My work has appeared in New American Paintings, The Irish Times, Art Pulse, NY Arts Magazine, Review Magazine, Ceramic Art and Perception, Ceramics Monthly and Confrontational Ceramics, Esteka Magazine. Collections include National Museum of Mexican Art, Chicago, Museo de Arte Contemporaneo de Yucatan, Merida, Mexico, Sheldon Museum of Art, Lincoln, Nebraska, El Museo Latino, Omaha, Nebraska, and Whitespace: The Mordes Collection West Palm Beach, Florida, Museum of Nebraska Art, Kearny, Nebraska.

I am currently a Visiting Assistant professor at Pratt Institute in Brooklyn, New York and an adjunct Instructor at New York University. Since 2009 I have taught art at the Rush Philanthropic Arts foundation working with kids in public schools around the five boroughs of New York.

PROJECT PROPOSAL: Huertas (Orchards)

On-site Live in Las Galerías from August 2 – November 5, 2017

My project proposal for El Museo Del Barrio is to create an installation of two-dimensional works inspired by the Mexican tradition of ex-voto or retablo paintings. The structure of text and image will be a point of departure for social commentary, autobiographical and broader issues. The profound sincerity boldness and clarity of retablo painting will provide a touchstone for my work. Titled, Huerta (Orchards). In contrast to their religious emphasis, my project will address social and ethical issues ranging from human rights and environmental concerns to the plight of the poor and injustices toward women and children. Huerta will comprise of watercolors, and drawings on large watercolor paper and fabric, a scale that will underscore the confrontational nature of my subject matter.

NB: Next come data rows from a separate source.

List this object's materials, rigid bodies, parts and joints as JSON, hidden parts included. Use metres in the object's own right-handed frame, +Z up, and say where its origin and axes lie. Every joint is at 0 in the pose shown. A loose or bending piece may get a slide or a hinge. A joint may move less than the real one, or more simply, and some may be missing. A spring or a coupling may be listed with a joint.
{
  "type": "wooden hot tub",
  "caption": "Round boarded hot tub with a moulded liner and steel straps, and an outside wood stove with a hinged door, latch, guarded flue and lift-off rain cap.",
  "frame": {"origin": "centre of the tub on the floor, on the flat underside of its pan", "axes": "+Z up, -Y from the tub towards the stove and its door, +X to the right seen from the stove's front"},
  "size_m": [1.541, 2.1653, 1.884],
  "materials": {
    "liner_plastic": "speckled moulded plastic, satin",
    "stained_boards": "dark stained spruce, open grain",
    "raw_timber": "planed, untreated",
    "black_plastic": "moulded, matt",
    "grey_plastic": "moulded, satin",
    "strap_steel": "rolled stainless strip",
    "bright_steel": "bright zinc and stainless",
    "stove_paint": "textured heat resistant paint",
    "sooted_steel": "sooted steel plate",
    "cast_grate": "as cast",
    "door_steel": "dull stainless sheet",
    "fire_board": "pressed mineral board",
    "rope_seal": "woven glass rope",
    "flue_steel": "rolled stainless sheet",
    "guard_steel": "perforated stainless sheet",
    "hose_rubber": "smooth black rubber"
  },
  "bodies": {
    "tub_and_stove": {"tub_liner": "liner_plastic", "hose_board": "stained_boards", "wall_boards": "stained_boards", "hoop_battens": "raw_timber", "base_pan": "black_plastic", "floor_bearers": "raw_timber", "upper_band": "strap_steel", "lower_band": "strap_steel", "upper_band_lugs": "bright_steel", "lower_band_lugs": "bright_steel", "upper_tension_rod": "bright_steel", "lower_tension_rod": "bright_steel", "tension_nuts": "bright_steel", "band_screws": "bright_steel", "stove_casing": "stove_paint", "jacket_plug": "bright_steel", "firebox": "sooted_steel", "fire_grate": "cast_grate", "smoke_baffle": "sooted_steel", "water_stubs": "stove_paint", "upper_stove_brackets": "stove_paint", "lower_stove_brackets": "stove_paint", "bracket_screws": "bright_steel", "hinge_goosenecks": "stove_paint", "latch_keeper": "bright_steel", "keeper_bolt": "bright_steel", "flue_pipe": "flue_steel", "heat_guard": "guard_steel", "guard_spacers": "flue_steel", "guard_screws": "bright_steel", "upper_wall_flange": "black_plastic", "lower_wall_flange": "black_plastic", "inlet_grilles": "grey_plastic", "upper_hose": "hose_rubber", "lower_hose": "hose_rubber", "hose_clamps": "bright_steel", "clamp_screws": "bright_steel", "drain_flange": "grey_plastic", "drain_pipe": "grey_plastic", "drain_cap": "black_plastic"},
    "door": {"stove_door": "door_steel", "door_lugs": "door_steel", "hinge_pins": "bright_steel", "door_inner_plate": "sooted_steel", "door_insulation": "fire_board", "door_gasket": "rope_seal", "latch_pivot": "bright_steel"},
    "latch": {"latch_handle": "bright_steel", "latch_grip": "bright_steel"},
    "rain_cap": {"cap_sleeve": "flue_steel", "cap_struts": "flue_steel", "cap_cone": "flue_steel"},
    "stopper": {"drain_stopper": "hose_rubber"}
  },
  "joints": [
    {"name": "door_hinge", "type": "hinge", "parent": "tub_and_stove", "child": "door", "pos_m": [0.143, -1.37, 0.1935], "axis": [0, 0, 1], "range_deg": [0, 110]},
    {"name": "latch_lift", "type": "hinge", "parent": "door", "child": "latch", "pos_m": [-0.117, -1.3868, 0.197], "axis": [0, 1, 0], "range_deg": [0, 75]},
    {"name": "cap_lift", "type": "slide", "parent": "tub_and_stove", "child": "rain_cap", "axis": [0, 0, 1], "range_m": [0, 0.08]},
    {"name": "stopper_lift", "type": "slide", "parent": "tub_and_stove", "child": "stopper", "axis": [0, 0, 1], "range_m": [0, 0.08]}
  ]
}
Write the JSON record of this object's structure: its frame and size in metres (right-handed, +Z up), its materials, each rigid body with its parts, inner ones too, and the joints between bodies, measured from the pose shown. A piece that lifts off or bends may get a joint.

The Mexican tradition of retablo painting include devotional images that were principally made by untrained artists on small tin panels and often presented as gifts of gratitude to a church. Traditionally, the subjects of retablos are Catholic saints and their compositions typically incorporate narrative texts that recount miracles experienced by the individuals who commissioned—or created—them. The intimacy and simplicity of these pictures has always moved me, and my present goal is to create contemporary equivalents in large format as an installation.

In 2009, I saw a traveling exhibition at El Museo Latino in Omaha, Nebraska titled, Ex-Voto. It was one of the most moving painting exhibitions I have seen including a group of very small acrylic paintings on tin. Each one was unique, powerful, intimate, and living. The Spanish writing on the paintings transported my mother tongue into experiencing what was being witnessed. These small paintings have haunted me for many years. In 2014 I received a research grant from Art Matters to study pre-Columbian ceramics in Mexico City. It was a great opportunity to explore flea markets and other places to see them again.

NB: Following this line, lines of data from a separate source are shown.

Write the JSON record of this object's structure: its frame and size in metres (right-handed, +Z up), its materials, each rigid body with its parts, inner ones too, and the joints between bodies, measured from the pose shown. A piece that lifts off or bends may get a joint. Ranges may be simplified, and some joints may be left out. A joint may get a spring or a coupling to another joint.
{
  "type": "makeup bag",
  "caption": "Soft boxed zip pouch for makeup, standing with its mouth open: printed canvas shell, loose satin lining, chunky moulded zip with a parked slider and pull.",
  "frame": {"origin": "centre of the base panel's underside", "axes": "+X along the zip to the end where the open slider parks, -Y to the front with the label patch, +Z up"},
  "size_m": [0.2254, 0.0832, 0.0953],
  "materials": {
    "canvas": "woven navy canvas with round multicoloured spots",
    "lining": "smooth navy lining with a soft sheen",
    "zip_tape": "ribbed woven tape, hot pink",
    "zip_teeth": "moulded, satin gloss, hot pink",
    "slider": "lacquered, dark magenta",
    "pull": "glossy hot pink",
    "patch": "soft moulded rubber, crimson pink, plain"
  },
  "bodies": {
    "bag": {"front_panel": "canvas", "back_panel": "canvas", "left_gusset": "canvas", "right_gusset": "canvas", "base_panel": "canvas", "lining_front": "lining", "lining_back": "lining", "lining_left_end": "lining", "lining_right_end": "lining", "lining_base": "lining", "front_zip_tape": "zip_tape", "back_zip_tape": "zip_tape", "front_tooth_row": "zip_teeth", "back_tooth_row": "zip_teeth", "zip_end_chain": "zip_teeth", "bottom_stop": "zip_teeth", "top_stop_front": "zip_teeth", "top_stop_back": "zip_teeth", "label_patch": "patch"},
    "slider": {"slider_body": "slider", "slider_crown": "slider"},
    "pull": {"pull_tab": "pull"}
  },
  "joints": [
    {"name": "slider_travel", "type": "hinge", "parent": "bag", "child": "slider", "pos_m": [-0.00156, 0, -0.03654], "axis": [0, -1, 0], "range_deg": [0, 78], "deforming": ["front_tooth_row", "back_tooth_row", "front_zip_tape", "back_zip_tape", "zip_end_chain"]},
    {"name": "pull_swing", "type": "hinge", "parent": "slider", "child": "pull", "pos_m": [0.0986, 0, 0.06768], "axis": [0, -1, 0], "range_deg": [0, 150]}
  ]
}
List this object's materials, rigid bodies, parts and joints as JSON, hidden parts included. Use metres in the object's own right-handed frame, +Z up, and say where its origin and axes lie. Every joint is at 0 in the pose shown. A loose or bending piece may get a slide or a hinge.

Though each retablo presents a very personal story, such displays attest to the faith and resilience shared by their numerous donors. With Huerta (Orchards) I intend to create a similar mosaic of self-contained text-bearing images that together form a larger narrative, one that is primarily based on fragmented memories of my childhood, on tales I was told, and on my experiences as a Mexican immigrant.